Tim ”ad hoc” mulai bekerja
Saat ditemui seusai acara, Usman Hamid yang saat ini menjadi anggota tim ad hoc yang dibentuk Komnas HAM mengungkapkan, Tim ad hoc sudah mulai bekerja dengan mengirimkan surat pemberitahuan dimulainya penyelidikan pro justitia, menulis laporan, dan sudah menjadwalkan untuk meminta keterangan dari Suciwati, sahabat Munir, dan mantan anggota TPF.

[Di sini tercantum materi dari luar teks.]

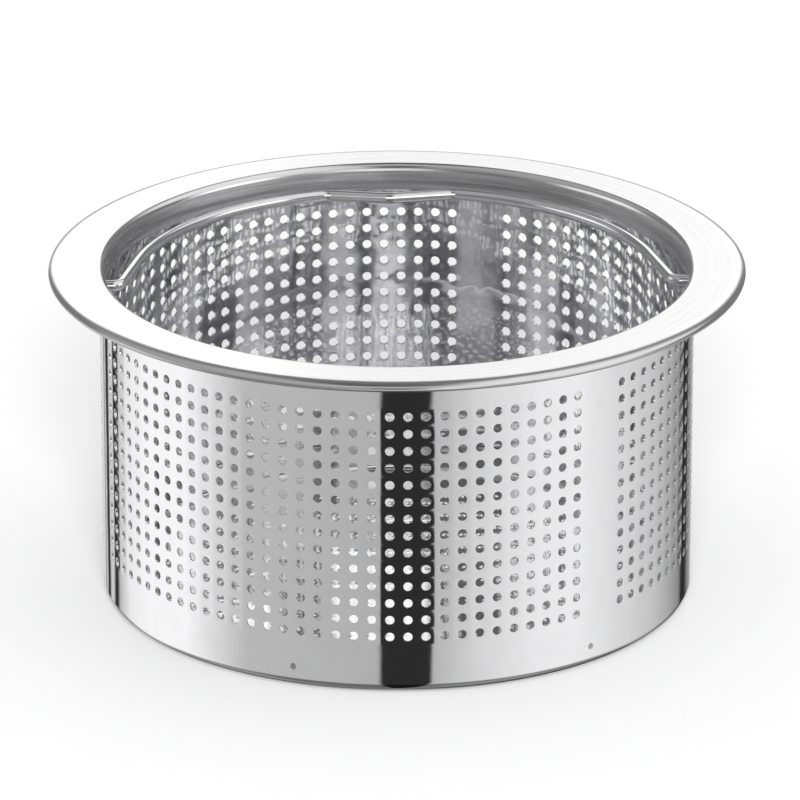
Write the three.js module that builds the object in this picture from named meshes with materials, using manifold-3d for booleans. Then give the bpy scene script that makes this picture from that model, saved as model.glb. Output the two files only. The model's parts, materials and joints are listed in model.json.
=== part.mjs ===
// A sink basket strainer in stainless steel, made of four pieces: a pressed rim ring with a hemmed
// flange, a rolled side wall with its lower edge curled in, a bottom plate with an upturned lip
// that is spot welded inside the wall, and a wire bail handle that swings in two holes in the wall.
// Millimetres, +Z up. The origin is the centre of the underside, X is the handle's hinge axis, and
// the handle lies on the +Y side.
//
// The wall and the bottom plate are drawn here as plain sheet. Their perforations are finer detail.

import * as THREE from "three";
import { mergeVertices } from "three/addons/utils/BufferGeometryUtils.js";
import Module from "manifold-3d";

// Driving dimensions
const HEIGHT = 68.9;
const SHEET = 0.45;
const TURNED_STEPS = 64; // facets round every turned piece, so that neighbours' facets lie parallel
const ARC_STEPS = 2; // half the facets on a quarter round of a section

// Rim ring
const FLANGE_R = 70;
const CREST_R = 60.4; // highest circle, where the flange rolls over into the collar
const COLLAR_R = 58.8; // inside of the collar
const COLLAR_DEPTH = 5.4;
const FLANGE_FALL = 0.1; // the flange's top falls this much from the crest to where its edge begins
const EDGE_WIDTH = 3; // the flange's top curves down to its outer edge over this width
const HEM_INNER_R = 66.6;
const HEM_BELOW_TOP = 1.6; // the hem's flat underside, below the crest
const HEM_ROUND = 0.35;

// Side wall
const WALL_R = 59.78; // outside
const WALL_TOP = 67.2;
const WALL_CORNER = 2.2; // outside radius of the curled lower edge
const CURL_R = 55.5; // inner edge of the curled foot

// Bottom plate
const PLATE_GAP = 0.1;
const LIP_R = 59.2; // outside of the upturned lip
const LIP_TOP = 7;

// Wire bail handle
const WIRE_R = 1.15;
const PIVOT_Z = 64.2;
const BAIL_R = 53.7; // centre line of the big arc
const BAIL_SHIFT = 1.3; // the arc's centre lies this far behind the hinge axis
const BAIL_LEAN = (14 * Math.PI) / 180; // the arc ends at this angle, and runs on straight to the bends
const BEND_R = 2; // bend into each pivot stub
const STUB_END = 61.1; // the stubs end just outside the wall
const DIP_HALF_WIDTH = 13.1; // finger dip at the back of the bail
const DIP_TIP_Y = 51.3;
const DIP_BLEND = 1; // each corner of the dip is rounded over this length of wire on either side
const WIRE_SIDES = 10;
const WIRE_STEPS = 110;

// Pivot holes in the wall and the notches over them in the collar
const PIVOT_HOLE_R = 1.5;
const NOTCH_R = 1.75;
const HOLE_SIDES = 16;
const CUT_LENGTH = 16; // each hole's cutting bar reaches half of this to either side of the sheet

const wasm = await Module();
wasm.setup();

function solidOf(geometry) {
  const bare = geometry.clone();
  bare.deleteAttribute("normal");
  bare.deleteAttribute("uv");
  const merged = mergeVertices(bare, 1e-4);
  const mesh = new wasm.Mesh({
    numProp: 3,
    vertProperties: new Float32Array(merged.attributes.position.array),
    triVerts: new Uint32Array(merged.index.array),
  });
  return new wasm.Manifold(mesh);
}

function geometryOf(solid) {
  const mesh = solid.getMesh();
  const geometry = new THREE.BufferGeometry();
  geometry.setAttribute("position", new THREE.BufferAttribute(mesh.vertProperties, 3));
  geometry.setIndex(new THREE.BufferAttribute(mesh.triVerts, 1));
  geometry.computeVertexNormals();
  return geometry;
}

function steel(colour, roughness) {
  return new THREE.MeshStandardMaterial({ color: colour, roughness, metalness: 1 });
}

function piece(name, geometry, material) {
  const mesh = new THREE.Mesh(geometry, material);
  mesh.name = name;
  return mesh;
}

// A sheet-metal section, drawn as radius and height, turned once round Z
function turned(section) {
  const points = section.getPoints(ARC_STEPS);
  points.push(points[0].clone());
  const geometry = new THREE.LatheGeometry(points, TURNED_STEPS);
  geometry.rotateX(Math.PI / 2);
  return geometry;
}

// A round bar along the hinge axis, through the sheet on one side
function hingeBar(radius, side) {
  const bar = new THREE.CylinderGeometry(radius, radius, CUT_LENGTH, HOLE_SIDES);
  bar.rotateZ(Math.PI / 2);
  bar.translate(side * WALL_R, 0, PIVOT_Z);
  return solidOf(bar);
}

function rimRing() {
  const quarter = Math.PI / 2;
  const rollR = CREST_R - COLLAR_R;
  const rollZ = HEIGHT - rollR;
  const topZ = HEIGHT - FLANGE_FALL;
  const hemZ = HEIGHT - HEM_BELOW_TOP;
  const collarZ = HEIGHT - COLLAR_DEPTH;
  const section = new THREE.Path();
  section.moveTo(COLLAR_R + SHEET, collarZ);
  section.absarc(CREST_R, rollZ, rollR - SHEET, 2 * quarter, quarter, true);
  section.lineTo(HEM_INNER_R, topZ - SHEET);
  section.lineTo(HEM_INNER_R, hemZ);
  section.absarc(FLANGE_R - HEM_ROUND, hemZ + HEM_ROUND, HEM_ROUND, -quarter, 0, false);
  const edgeZ = hemZ + HEM_ROUND;
  section.absellipse(FLANGE_R - EDGE_WIDTH, edgeZ, EDGE_WIDTH, topZ - edgeZ, 0, quarter, false);
  section.absarc(CREST_R, rollZ, rollR, quarter, 2 * quarter, false);
  section.lineTo(COLLAR_R, collarZ);

  let ring = solidOf(turned(section));
  for (const side of [-1, 1]) {
    ring = ring.subtract(notchTool(side));
  }
  return piece("rim_ring", geometryOf(ring), steel(0xd9dadb, 0.28));
}

// The notch is a round hole opened downwards through the collar's lower edge
function notchTool(side) {
  const depth = PIVOT_Z - (HEIGHT - COLLAR_DEPTH) + NOTCH_R;
  const slot = new THREE.BoxGeometry(2 * NOTCH_R, 2 * NOTCH_R, depth);
  slot.translate(side * COLLAR_R, 0, PIVOT_Z - depth / 2);
  return hingeBar(NOTCH_R, side).add(solidOf(slot));
}

function sideWall() {
  const quarter = Math.PI / 2;
  const cornerR = WALL_R - WALL_CORNER;
  const section = new THREE.Path();
  section.moveTo(WALL_R, WALL_TOP);
  section.lineTo(WALL_R - SHEET, WALL_TOP);
  section.absarc(cornerR, WALL_CORNER, WALL_CORNER - SHEET, 0, -quarter, true);
  section.lineTo(CURL_R, SHEET);
  section.lineTo(CURL_R, 0);
  section.absarc(cornerR, WALL_CORNER, WALL_CORNER, -quarter, 0, false);

  let wall = solidOf(turned(section));
  for (const side of [-1, 1]) {
    wall = wall.subtract(hingeBar(PIVOT_HOLE_R, side));
  }
  return piece("side_wall", geometryOf(wall), steel(0xc9cacc, 0.12));
}

function bottomPlate() {
  const quarter = Math.PI / 2;
  const underside = SHEET + PLATE_GAP;
  const cornerR = WALL_CORNER - underside;
  const cornerX = LIP_R - cornerR;
  const section = new THREE.Path();
  section.moveTo(LIP_R, LIP_TOP);
  section.lineTo(LIP_R - SHEET, LIP_TOP);
  section.absarc(cornerX, WALL_CORNER, cornerR - SHEET, 0, -quarter, true);
  section.lineTo(0, underside + SHEET);
  section.lineTo(0, underside);
  section.absarc(cornerX, WALL_CORNER, cornerR, -quarter, 0, false);
  return piece("bottom_plate", geometryOf(solidOf(turned(section))), steel(0xc4c5c7, 0.2));
}

// The wire's centre line in its own plane, from the left stub round the back to the right stub
function bailCentreLine() {
  const path = new THREE.CurvePath();
  const centre = new THREE.Vector2(0, BAIL_SHIFT);
  const leanSin = Math.sin(BAIL_LEAN);
  const leanCos = Math.cos(BAIL_LEAN);
  const straightRise = BAIL_SHIFT + BAIL_R * leanSin - BEND_R * (1 - leanSin);
  const bendX = (BAIL_R + BEND_R) * leanCos + straightRise * Math.tan(BAIL_LEAN);
  const bendEnd = new THREE.Vector2(bendX - BEND_R * leanCos, BEND_R * (1 - leanSin));
  const dipY = BAIL_SHIFT + Math.sqrt(BAIL_R ** 2 - DIP_HALF_WIDTH ** 2);

  const arcAt = (angle) =>
    new THREE.Vector2(Math.cos(angle), Math.sin(angle)).multiplyScalar(BAIL_R).add(centre);

  // Right half, from the middle of the dip out to the stub's end
  const dipCorner = new THREE.Vector2(DIP_HALF_WIDTH, dipY);
  const tip = new THREE.Vector2(0, DIP_TIP_Y);
  const cornerAngle = Math.atan2(dipY - BAIL_SHIFT, DIP_HALF_WIDTH);
  const along = dipCorner.clone().sub(tip).normalize();
  const leave = dipCorner.clone().addScaledVector(along, -DIP_BLEND);
  const joinAngle = cornerAngle - DIP_BLEND / BAIL_R;
  const tipOut = tip.clone().addScaledVector(along, DIP_BLEND);
  const tipIn = new THREE.Vector2(-tipOut.x, tipOut.y);

  const flat = (v) => new THREE.Vector3(v.x, v.y, 0);
  const mirrored = (v) => new THREE.Vector2(-v.x, v.y);
  const line = (a, b) => path.add(new THREE.LineCurve3(flat(a), flat(b)));
  const blend = (a, corner, b) =>
    path.add(new THREE.QuadraticBezierCurve3(flat(a), flat(corner), flat(b)));
  const arc = (x, y, radius, from, to) => path.add(new FlatArc(x, y, radius, from, to));

  const quarter = Math.PI / 2;
  line(new THREE.Vector2(-STUB_END, 0), new THREE.Vector2(-bendX, 0));
  arc(-bendX, BEND_R, BEND_R, -quarter, -BAIL_LEAN);
  line(mirrored(bendEnd), mirrored(arcAt(BAIL_LEAN)));
  arc(0, BAIL_SHIFT, BAIL_R, Math.PI - BAIL_LEAN, Math.PI - joinAngle);
  blend(mirrored(arcAt(joinAngle)), mirrored(dipCorner), mirrored(leave));
  line(mirrored(leave), tipIn);
  blend(tipIn, tip, tipOut);
  line(tipOut, leave);
  blend(leave, dipCorner, arcAt(joinAngle));
  arc(0, BAIL_SHIFT, BAIL_R, joinAngle, BAIL_LEAN);
  line(arcAt(BAIL_LEAN), bendEnd);
  arc(bendX, BEND_R, BEND_R, 2 * quarter + BAIL_LEAN, 3 * quarter);
  line(new THREE.Vector2(bendX, 0), new THREE.Vector2(STUB_END, 0));
  return path;
}

// A circular arc in the XY plane
class FlatArc extends THREE.Curve {
  constructor(x, y, radius, from, to) {
    super();
    Object.assign(this, { x, y, radius, from, to });
  }
  getPoint(t, target = new THREE.Vector3()) {
    const angle = this.from + (this.to - this.from) * t;
    const x = this.x + this.radius * Math.cos(angle);
    const y = this.y + this.radius * Math.sin(angle);
    return target.set(x, y, 0);
  }
}

function bailHandle() {
  const wire = new THREE.Shape().absarc(0, 0, WIRE_R, 0, 2 * Math.PI);
  const geometry = new THREE.ExtrudeGeometry(wire, {
    steps: WIRE_STEPS,
    curveSegments: WIRE_SIDES / 2, // each half of the wire's circle gets this many sides
    extrudePath: bailCentreLine(),
  });
  return piece("bail_handle", geometry, steel(0xd2d3d5, 0.15));
}

const basket = new THREE.Group();
basket.add(rimRing(), sideWall(), bottomPlate());

const swing = new THREE.Group();
swing.position.set(0, 0, PIVOT_Z);
swing.add(bailHandle());

const strainer = new THREE.Group();
strainer.add(basket, swing);

export default strainer;
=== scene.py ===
import json
import math

import bpy
import numpy as np
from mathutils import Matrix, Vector
from mathutils.geometry import delaunay_2d_cdt


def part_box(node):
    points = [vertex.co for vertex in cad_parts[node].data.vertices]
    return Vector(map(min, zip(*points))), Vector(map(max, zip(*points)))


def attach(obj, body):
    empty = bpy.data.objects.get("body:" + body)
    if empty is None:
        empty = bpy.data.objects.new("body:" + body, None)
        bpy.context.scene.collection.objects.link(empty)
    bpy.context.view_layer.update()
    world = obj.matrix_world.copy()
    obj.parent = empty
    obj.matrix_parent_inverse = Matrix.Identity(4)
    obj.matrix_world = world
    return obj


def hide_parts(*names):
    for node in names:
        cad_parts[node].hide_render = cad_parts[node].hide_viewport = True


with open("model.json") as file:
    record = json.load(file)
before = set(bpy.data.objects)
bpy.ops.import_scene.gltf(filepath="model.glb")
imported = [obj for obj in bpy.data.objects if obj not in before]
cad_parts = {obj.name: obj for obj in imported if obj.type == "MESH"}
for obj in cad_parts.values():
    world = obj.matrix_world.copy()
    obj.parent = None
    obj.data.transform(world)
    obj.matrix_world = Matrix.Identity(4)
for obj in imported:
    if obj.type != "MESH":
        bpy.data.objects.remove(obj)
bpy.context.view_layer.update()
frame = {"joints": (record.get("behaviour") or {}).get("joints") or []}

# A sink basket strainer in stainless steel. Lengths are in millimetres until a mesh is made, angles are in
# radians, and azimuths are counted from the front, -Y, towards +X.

MM = 0.001
QUARTER = math.pi / 2
TURN = 2 * math.pi
UP = np.array([0.0, 0.0, 1.0])
TINY = 1e-6  # nothing on the object is smaller than this


def box_mm(node):
    """A CAD node's lowest and highest corner."""
    low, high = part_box(node)
    return low / MM, high / MM


RIM_LOW, RIM_HIGH = box_mm("rim_ring")
_, WALL_HIGH = box_mm("side_wall")
PLATE_LOW, PLATE_HIGH = box_mm("bottom_plate")
BAIL_LOW, BAIL_HIGH = box_mm("bail_handle")

SHEET = 0.45  # thickness of every sheet
PIVOTS = (QUARTER, 3 * QUARTER)  # azimuths of the handle's two ends

# Rim ring
HEIGHT = RIM_HIGH.z
FLANGE_R = RIM_HIGH.x
COLLAR_Z = RIM_LOW.z
CREST_R = 60.4  # where the roll from the flange into the collar is highest
COLLAR_R = 58.8  # the collar's inner face
FLANGE_TOP = HEIGHT - 0.1  # the flange falls to this from the crest, where its edge begins
EDGE_WIDTH = 3  # the flange's top curves down to its outer edge over this width
HEM_INNER_R = 66.6
HEM_Z = HEIGHT - 1.6
HEM_ROUND = 0.35
EDGE_ROUND = 0.1
NOTCH_R = 1.75

# Side wall
WALL_R = WALL_HIGH.x
WALL_TOP = WALL_HIGH.z
WALL_CORNER = 2.2  # outer radius of the corner where the lower edge curls in
CURL_R = 55.5
PIVOT_HOLE_R = 1.5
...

”Meskipun terkendala dari waktu karena Komnas HAM tidak lama lagi akan benar-benar berakhir, tetapi menurut Komnas HAM yang membentuk tim ad hocini, tim ad hoc tetap bisa bekerja selama tiga bulan ke depan dan tentu akan sangat memerlukan dukungan dari komisioner yang baru,” kata Usman.
”Tim ad hoc tetap bisa bekerja selama tiga bulan ke depan dan tentu akan sangat memerlukan dukungan dari komisioner yang baru.”
Menurut Suciwati, seharusnya Komnas HAM sudah langsung menyatakan bahwa kasus ini merupakan pelanggaran HAM berat tanpa harus diminta, apabila mereka bekerja untuk kemanusiaan dan mendedikasikan untuk perlindungan terhadap pejuang HAM.
Arif Maulana mengatakan, KASUM mendorong supaya kasus pembunuhan terhadap Munir diterapkan sebagai pelanggaran HAM berat. Kasus ini merupakan pembunuhan berencana secara sistematis dan melibatkan unsur negara. Selain persoalan di pengadilan, sampai saat ini Kejaksaan Agung tidak melakukan upaya hukum terhadap terdakwa yang dibebaskan dan kepolisian tidak melakukan tugasnya secara profesional. Hal tersebut terungkap dalam berbagai eksaminasi dan kritik terhadap proses peradilan kasus Munir.
”Ada kesan pembiaran yang itu tidak boleh dilakukan. Karena ini artinya memberikan ruang bagi impunitas. Mereka yang seharusnya bertanggung jawab bukan hanya di level pelaksana,” kata Arif.
Dihubungi secara terpisah, Ketua Komnas HAM Ahmad Taufan Damanik mengatakan, tim ad hoc masih terus bekerja mendalami kasus pembunuhan Munir dan memperkuat argumentasi hukumnya. Proses tersebut belum selesai sehingga belum bisa disimpulkan sebagai pelanggaran HAM berat.